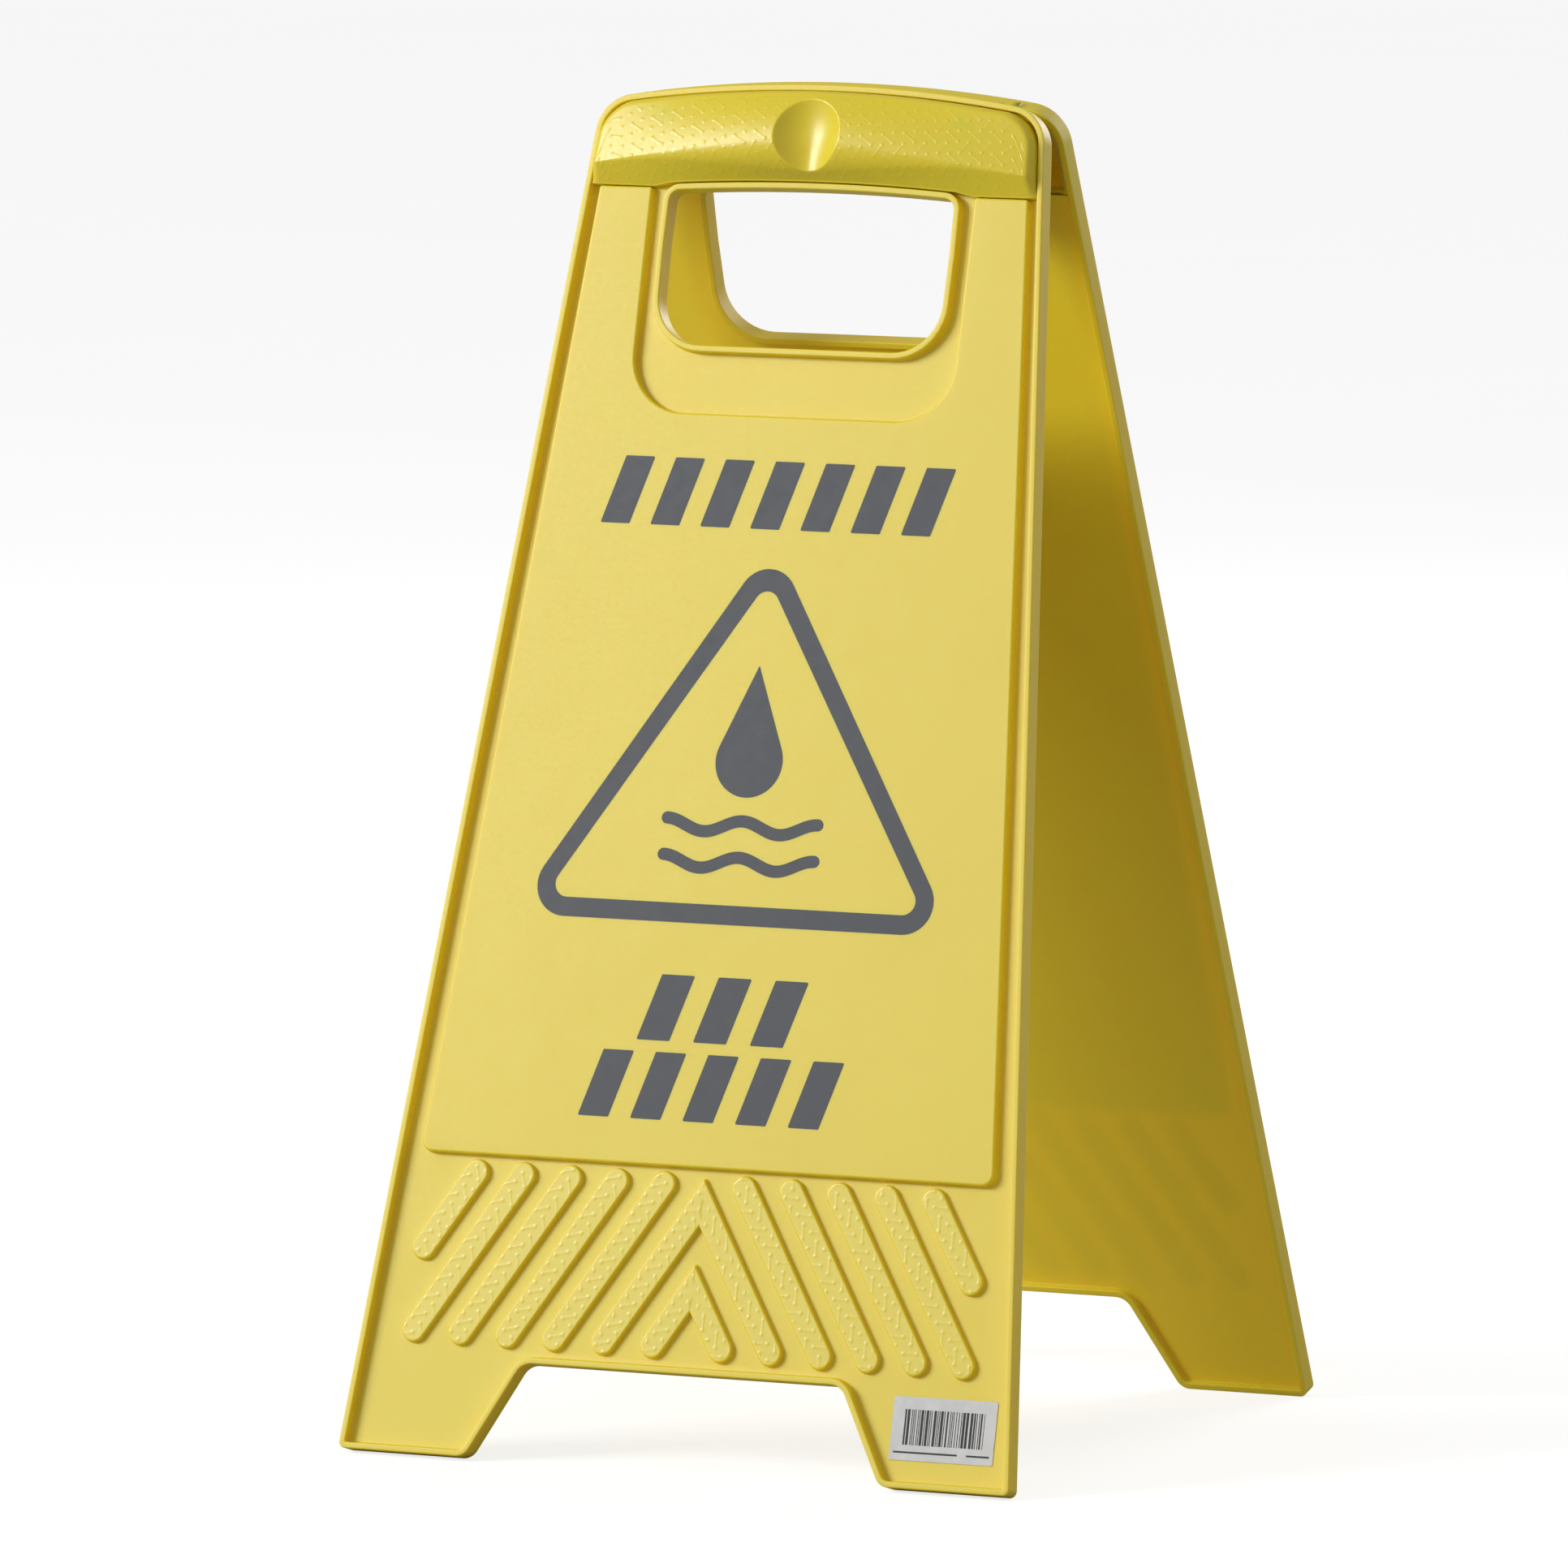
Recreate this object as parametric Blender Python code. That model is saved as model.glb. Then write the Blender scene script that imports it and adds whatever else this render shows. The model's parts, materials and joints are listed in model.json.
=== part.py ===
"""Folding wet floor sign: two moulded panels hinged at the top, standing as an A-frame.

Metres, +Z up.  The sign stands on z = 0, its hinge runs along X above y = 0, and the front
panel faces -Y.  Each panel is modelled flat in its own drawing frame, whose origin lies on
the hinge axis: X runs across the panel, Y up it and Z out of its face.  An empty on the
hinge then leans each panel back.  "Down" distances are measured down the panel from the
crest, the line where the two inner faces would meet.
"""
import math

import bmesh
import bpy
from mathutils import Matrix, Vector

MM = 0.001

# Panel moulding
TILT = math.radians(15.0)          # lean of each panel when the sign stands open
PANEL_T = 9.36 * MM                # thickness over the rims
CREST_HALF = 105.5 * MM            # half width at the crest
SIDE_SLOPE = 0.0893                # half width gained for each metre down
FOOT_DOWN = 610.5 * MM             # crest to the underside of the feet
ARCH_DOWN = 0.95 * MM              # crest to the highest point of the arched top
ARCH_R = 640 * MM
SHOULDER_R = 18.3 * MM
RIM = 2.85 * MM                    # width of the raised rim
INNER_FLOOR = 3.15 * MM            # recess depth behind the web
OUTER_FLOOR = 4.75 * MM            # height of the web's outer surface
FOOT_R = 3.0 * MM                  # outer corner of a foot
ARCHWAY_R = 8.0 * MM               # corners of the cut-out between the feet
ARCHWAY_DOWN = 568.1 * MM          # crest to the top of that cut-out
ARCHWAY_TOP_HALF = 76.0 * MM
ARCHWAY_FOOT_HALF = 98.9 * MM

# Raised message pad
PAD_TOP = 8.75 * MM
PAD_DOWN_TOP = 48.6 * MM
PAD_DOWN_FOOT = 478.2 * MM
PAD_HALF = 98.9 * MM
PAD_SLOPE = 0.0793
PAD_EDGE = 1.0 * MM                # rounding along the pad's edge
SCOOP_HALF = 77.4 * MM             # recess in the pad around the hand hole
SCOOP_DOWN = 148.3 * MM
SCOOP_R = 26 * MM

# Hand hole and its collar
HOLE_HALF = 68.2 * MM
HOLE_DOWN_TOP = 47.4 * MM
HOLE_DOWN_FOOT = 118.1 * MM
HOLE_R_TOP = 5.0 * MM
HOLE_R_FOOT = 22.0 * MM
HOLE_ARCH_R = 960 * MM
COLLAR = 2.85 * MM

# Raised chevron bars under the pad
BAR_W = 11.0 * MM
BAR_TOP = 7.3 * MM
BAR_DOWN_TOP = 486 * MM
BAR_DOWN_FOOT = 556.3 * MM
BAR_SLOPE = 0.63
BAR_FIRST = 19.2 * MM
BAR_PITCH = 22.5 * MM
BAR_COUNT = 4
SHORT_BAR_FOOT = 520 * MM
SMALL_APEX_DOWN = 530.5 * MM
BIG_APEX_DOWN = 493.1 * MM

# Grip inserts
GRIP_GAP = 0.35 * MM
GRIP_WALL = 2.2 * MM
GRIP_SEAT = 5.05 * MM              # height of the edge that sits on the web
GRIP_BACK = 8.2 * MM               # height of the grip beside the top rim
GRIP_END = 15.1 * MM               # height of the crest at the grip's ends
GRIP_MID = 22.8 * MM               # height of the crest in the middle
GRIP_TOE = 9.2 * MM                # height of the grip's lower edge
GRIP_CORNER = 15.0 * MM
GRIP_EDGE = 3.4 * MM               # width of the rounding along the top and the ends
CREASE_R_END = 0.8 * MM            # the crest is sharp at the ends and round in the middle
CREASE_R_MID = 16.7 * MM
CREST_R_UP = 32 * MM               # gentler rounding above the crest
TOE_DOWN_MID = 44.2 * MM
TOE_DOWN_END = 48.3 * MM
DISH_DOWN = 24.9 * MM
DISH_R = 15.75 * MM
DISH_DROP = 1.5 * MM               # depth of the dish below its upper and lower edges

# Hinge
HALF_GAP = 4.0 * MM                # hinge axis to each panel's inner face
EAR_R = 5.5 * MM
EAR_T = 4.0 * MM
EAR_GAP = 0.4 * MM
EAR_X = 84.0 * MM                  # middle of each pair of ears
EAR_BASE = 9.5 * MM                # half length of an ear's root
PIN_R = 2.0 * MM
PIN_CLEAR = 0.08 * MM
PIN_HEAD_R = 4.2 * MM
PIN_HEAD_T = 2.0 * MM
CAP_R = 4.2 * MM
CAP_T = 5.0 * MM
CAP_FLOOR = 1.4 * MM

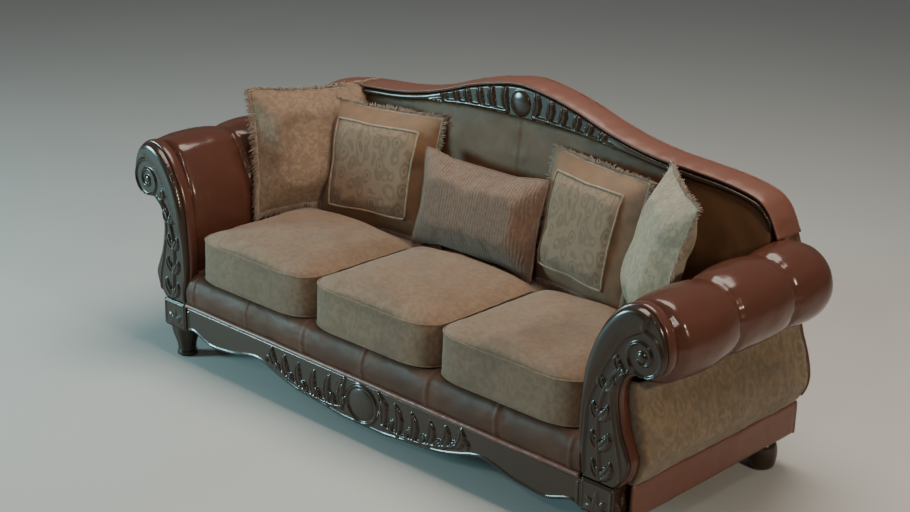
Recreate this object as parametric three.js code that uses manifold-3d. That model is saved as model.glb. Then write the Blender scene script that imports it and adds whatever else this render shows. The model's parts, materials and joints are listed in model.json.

(Problem description) Copy out each line of the listing that holds "adds".

(Complete answer)
Recreate this object as parametric Blender Python code. That model is saved as model.glb. Then write the Blender scene script that imports it and adds whatever else this render shows. The model's parts, materials and joints are listed in model.json.
Recreate this object as parametric three.js code that uses manifold-3d. That model is saved as model.glb. Then write the Blender scene script that imports it and adds whatever else this render shows. The model's parts, materials and joints are listed in model.json.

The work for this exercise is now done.